Par contre, je suis beaucoup plus dérangé par le fait que le réalisateur n’accorde aucune place aux Irakiens alors que la moitié du film se passe en Irak. Il y a bien des scènes avec des Irakiens, mais ceux-ci sont cantonnés à des rôles de victimes ou de bourreaux. Ainsi, pour le réalisateur, l’Irak est une cour des miracles où se côtoient des enfants et des femmes, forcément victimes (voire même utilisés comme chair à canon), des hommes dépassés qui demandent apeurés de l’aide aux Américains et des terroristes, vaguement bouchers, barbares, tortionnaires…

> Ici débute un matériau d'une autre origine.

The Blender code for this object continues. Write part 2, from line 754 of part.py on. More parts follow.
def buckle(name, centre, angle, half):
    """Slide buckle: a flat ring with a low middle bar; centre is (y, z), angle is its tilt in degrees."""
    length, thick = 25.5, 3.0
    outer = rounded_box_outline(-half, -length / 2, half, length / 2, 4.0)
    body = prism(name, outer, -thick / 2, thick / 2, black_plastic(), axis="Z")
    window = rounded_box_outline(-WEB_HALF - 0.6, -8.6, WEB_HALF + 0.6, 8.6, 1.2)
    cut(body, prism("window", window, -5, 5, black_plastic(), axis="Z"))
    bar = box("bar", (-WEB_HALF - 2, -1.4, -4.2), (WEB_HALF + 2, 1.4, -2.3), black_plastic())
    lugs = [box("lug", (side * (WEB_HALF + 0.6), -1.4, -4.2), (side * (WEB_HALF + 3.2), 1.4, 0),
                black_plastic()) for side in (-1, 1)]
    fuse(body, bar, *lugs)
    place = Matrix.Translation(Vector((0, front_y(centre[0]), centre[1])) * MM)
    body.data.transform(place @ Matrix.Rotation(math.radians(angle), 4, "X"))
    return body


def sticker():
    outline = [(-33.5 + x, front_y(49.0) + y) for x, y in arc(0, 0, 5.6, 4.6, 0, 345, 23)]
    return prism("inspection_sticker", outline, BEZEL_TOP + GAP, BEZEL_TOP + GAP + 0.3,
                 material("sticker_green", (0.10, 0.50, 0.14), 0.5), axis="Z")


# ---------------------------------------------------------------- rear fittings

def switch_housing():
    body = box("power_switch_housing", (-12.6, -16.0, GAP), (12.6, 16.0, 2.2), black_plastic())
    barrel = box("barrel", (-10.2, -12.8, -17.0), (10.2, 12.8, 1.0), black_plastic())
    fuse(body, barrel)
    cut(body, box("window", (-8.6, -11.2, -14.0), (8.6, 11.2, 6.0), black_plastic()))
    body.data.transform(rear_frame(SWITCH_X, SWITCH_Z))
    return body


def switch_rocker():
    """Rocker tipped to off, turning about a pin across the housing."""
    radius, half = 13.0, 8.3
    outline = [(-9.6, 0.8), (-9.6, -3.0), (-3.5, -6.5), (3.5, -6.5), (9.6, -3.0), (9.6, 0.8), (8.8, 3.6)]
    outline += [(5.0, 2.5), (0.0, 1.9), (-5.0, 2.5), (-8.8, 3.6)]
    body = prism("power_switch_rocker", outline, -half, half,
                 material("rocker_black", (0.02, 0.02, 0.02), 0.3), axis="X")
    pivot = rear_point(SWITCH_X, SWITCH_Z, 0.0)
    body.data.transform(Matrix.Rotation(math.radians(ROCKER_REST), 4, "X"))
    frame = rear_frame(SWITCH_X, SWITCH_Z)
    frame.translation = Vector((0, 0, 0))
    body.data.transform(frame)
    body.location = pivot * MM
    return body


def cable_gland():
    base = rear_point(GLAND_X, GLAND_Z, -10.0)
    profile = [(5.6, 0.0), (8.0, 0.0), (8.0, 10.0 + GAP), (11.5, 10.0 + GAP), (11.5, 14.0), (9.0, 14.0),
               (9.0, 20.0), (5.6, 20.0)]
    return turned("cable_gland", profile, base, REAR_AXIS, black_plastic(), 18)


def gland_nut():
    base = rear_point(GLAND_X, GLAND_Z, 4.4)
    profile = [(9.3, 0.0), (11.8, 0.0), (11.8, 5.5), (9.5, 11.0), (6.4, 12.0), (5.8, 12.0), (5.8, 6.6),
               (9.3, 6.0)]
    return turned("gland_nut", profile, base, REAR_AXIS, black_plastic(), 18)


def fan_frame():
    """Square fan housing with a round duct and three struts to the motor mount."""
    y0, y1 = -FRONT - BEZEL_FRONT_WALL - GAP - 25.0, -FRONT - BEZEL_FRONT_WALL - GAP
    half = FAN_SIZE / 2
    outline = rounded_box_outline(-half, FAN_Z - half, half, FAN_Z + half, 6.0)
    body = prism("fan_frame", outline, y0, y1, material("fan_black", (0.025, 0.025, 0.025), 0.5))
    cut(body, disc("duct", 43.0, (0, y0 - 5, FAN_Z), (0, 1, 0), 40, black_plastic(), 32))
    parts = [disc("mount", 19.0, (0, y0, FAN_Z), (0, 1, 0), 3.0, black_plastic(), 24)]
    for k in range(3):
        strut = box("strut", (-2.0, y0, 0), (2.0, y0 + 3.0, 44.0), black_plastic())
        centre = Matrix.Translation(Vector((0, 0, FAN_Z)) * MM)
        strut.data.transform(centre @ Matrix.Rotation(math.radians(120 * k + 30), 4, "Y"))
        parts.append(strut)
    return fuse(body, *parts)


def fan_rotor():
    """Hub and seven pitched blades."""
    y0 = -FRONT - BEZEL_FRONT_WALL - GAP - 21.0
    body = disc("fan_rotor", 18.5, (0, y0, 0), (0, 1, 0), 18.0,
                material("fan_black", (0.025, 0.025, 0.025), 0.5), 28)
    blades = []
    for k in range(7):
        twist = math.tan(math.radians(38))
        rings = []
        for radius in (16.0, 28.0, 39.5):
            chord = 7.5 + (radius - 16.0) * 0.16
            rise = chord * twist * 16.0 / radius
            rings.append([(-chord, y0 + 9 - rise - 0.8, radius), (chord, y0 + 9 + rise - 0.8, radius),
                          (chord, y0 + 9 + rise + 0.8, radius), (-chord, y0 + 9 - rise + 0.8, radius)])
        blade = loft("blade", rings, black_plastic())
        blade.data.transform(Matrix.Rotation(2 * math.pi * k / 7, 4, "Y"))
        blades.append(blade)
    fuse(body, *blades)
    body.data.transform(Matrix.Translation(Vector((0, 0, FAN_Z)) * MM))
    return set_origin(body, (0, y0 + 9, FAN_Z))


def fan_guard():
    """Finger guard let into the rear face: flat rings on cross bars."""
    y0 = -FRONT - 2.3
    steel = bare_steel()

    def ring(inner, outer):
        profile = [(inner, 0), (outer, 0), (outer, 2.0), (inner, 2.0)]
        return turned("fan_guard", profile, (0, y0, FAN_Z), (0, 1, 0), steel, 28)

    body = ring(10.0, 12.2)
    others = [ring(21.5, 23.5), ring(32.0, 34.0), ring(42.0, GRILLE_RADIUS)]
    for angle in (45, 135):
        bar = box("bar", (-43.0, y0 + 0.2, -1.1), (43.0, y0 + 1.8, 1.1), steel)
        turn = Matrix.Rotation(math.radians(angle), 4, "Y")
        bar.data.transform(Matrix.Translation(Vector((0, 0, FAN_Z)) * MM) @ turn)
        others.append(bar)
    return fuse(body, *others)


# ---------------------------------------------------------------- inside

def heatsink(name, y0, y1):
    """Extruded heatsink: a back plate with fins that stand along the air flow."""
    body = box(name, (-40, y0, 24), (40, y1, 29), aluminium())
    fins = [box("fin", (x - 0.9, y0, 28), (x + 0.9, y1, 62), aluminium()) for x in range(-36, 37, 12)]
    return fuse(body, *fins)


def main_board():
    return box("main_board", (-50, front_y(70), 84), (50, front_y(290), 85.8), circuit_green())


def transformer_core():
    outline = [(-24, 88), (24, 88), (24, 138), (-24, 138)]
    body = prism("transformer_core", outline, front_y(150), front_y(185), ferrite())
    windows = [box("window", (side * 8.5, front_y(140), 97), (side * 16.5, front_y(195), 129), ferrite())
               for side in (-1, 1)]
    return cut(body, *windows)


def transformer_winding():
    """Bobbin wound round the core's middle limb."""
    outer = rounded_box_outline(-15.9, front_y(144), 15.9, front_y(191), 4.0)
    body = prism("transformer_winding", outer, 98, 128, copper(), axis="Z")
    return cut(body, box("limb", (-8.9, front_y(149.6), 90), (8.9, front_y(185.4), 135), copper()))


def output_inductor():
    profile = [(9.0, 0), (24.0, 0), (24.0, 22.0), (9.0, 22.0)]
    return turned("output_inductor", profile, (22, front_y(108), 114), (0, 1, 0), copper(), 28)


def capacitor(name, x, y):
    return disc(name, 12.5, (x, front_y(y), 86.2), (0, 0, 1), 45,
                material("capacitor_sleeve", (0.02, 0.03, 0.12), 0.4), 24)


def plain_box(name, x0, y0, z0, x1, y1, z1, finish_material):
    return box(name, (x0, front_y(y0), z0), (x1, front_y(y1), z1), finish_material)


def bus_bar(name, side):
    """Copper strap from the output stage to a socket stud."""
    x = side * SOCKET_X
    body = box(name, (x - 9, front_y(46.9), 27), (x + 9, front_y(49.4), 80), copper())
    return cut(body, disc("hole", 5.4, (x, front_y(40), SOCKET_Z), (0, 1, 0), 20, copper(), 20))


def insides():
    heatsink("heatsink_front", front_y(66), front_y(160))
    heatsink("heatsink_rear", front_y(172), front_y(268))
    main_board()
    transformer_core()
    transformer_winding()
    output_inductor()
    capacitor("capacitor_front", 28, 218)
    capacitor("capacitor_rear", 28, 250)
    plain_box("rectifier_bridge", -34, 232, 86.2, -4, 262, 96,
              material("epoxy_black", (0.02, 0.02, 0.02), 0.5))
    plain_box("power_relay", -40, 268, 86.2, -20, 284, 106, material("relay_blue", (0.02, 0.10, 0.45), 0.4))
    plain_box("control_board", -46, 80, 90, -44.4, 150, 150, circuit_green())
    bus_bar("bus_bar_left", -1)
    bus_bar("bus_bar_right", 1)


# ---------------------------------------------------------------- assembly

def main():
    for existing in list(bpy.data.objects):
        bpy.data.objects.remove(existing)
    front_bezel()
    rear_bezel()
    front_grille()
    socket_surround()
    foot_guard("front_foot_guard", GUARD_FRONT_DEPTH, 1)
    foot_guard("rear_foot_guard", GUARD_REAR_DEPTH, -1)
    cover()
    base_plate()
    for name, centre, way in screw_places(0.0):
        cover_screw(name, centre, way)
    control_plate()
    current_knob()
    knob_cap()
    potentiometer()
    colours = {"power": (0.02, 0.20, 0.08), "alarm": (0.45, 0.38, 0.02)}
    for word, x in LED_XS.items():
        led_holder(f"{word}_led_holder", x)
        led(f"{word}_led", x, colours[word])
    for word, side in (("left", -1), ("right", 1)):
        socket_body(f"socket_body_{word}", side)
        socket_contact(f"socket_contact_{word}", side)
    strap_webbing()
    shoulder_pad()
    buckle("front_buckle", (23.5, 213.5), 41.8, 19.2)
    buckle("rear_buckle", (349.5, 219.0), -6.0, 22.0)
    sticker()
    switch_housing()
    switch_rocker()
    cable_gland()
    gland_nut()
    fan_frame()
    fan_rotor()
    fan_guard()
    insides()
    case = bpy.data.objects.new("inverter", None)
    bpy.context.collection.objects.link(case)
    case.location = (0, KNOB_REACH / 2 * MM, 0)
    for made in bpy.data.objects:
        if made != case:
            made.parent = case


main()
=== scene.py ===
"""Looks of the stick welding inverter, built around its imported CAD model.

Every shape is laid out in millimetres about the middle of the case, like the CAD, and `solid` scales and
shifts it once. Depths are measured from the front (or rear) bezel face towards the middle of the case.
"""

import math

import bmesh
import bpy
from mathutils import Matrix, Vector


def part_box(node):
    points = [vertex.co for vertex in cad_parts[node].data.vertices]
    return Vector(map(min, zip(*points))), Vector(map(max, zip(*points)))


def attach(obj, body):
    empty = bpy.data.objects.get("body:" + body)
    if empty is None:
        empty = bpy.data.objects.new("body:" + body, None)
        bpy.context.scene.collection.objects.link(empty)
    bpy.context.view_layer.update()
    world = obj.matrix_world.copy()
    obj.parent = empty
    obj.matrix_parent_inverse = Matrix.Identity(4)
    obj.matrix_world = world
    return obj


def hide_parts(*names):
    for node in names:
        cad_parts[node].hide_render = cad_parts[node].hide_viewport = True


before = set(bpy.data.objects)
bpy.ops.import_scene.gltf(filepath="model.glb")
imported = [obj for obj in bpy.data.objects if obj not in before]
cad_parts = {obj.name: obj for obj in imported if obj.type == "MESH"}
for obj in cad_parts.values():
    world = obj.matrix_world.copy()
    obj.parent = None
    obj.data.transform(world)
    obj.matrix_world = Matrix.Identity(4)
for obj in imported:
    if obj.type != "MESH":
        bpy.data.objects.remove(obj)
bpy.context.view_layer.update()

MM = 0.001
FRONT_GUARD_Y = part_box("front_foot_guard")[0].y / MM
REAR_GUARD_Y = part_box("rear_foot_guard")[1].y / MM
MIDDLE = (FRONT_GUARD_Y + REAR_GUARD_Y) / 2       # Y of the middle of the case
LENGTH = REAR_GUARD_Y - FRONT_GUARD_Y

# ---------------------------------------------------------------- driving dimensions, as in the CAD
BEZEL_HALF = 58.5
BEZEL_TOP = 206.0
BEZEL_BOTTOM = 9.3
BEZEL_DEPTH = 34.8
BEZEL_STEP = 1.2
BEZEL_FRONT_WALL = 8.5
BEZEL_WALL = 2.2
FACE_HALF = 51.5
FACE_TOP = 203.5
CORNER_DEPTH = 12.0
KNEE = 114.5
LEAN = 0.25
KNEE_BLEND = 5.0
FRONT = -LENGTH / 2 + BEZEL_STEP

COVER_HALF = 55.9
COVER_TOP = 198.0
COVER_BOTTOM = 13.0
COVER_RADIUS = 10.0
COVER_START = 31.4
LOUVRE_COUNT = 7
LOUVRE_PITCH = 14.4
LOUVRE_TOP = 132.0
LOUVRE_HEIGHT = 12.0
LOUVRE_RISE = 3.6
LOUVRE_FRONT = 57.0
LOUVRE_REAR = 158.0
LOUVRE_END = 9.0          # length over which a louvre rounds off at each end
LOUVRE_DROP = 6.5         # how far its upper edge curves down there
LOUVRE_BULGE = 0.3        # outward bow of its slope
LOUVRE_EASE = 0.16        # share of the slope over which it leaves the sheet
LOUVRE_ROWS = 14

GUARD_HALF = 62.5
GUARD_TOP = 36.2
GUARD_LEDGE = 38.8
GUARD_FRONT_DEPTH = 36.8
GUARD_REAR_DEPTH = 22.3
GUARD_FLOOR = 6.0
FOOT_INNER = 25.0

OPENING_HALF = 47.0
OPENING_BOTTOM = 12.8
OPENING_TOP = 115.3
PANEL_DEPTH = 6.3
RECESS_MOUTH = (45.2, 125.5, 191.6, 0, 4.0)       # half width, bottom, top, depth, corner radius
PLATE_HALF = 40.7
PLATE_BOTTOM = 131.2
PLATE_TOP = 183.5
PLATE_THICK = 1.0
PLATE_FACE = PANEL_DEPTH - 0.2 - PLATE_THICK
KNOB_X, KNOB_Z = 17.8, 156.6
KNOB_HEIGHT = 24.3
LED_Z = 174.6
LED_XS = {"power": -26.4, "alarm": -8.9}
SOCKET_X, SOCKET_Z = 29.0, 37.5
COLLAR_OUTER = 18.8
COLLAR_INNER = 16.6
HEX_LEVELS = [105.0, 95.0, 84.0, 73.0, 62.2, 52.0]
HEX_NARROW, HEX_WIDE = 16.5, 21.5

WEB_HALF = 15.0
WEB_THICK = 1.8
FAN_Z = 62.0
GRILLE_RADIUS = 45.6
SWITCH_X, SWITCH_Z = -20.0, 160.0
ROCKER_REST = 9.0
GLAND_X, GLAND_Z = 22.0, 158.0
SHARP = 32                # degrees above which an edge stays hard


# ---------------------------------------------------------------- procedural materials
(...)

e comble du comble est atteint quand Clint Eastwood ajoute à l’histoire (je pense que c’est un ajout de sa part pour faire plus hollywoodien), une espèce de super sniper terroriste habillé en noir. Je suis surpris que aucun critique n’ait relevé, à ma connaissance, ce batman en djellaba qui s’accoutre d’un turban noir avant de sortir de son appartement pour tuer à tour de bras des Américains. Ridicule, risible et très dérangeant.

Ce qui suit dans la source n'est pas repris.